Eileen Mayo

England / Australia / Aotearoa New Zealand, b.1906, d.1994

A Garden Enclosed

  • 1980
  • Screenprint
  • Purchased 2005
  • 310 x 490mm
  • 2005/055

Eileen Mayo had the idea for making this work in 1966 during a visit to Cuningham House, the largest and oldest of the display houses in the Christchurch Botanic Gardens. It was not until 1980, however, that she completed A Garden Enclosed. Opened in 1924, Cuningham House was funded through a bequest by Mr C.A.C. Cuningham, a Christchurch law clerk. Such conservatories, or ‘winter gardens’, were used to house botanic specimens from warmer climates. The distinctive high dome-shaped glass roof is capped with a glazed lantern, and the building was heated with a boiler and a network of pipes throughout the space to provide a suitable climate for tropical plants like the cyclamen, poinsettia and Kentia palms Mayo has depicted.
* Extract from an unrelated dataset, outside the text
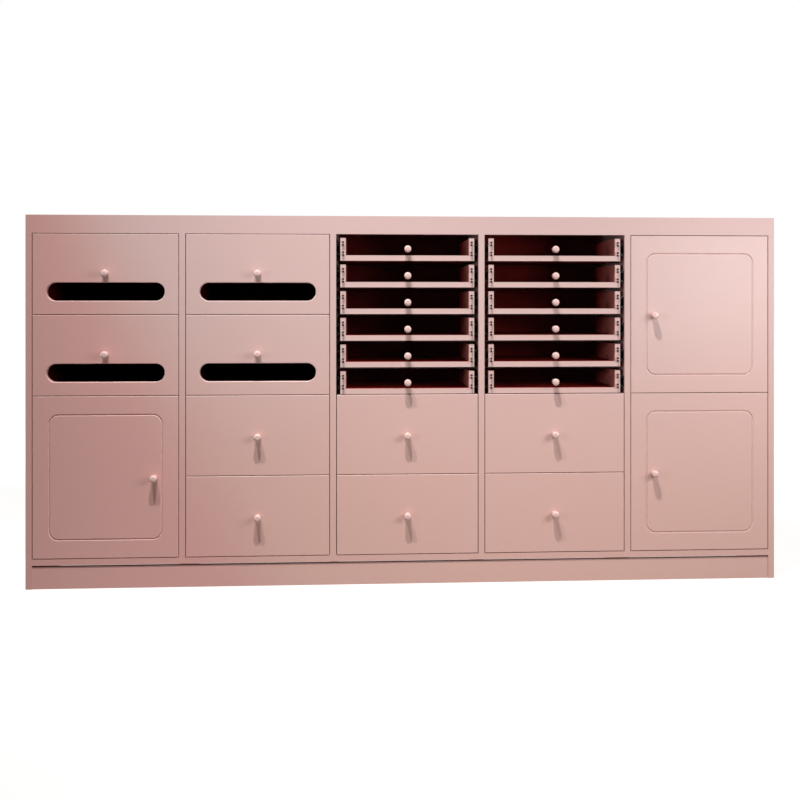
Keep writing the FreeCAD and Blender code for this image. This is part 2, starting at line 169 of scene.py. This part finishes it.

Her view simplifies the architecture of the building, which was designed to echo a classic English orangery in a Neo Classical style. It incorporates a double height space to accommodate taller plants and an elevated viewing gallery. A leading architectural Christchurch firm, Collins and Harman, modelled the design for Cuningham House on the Reid Winter Gardens at Springburn Park, Glasgow.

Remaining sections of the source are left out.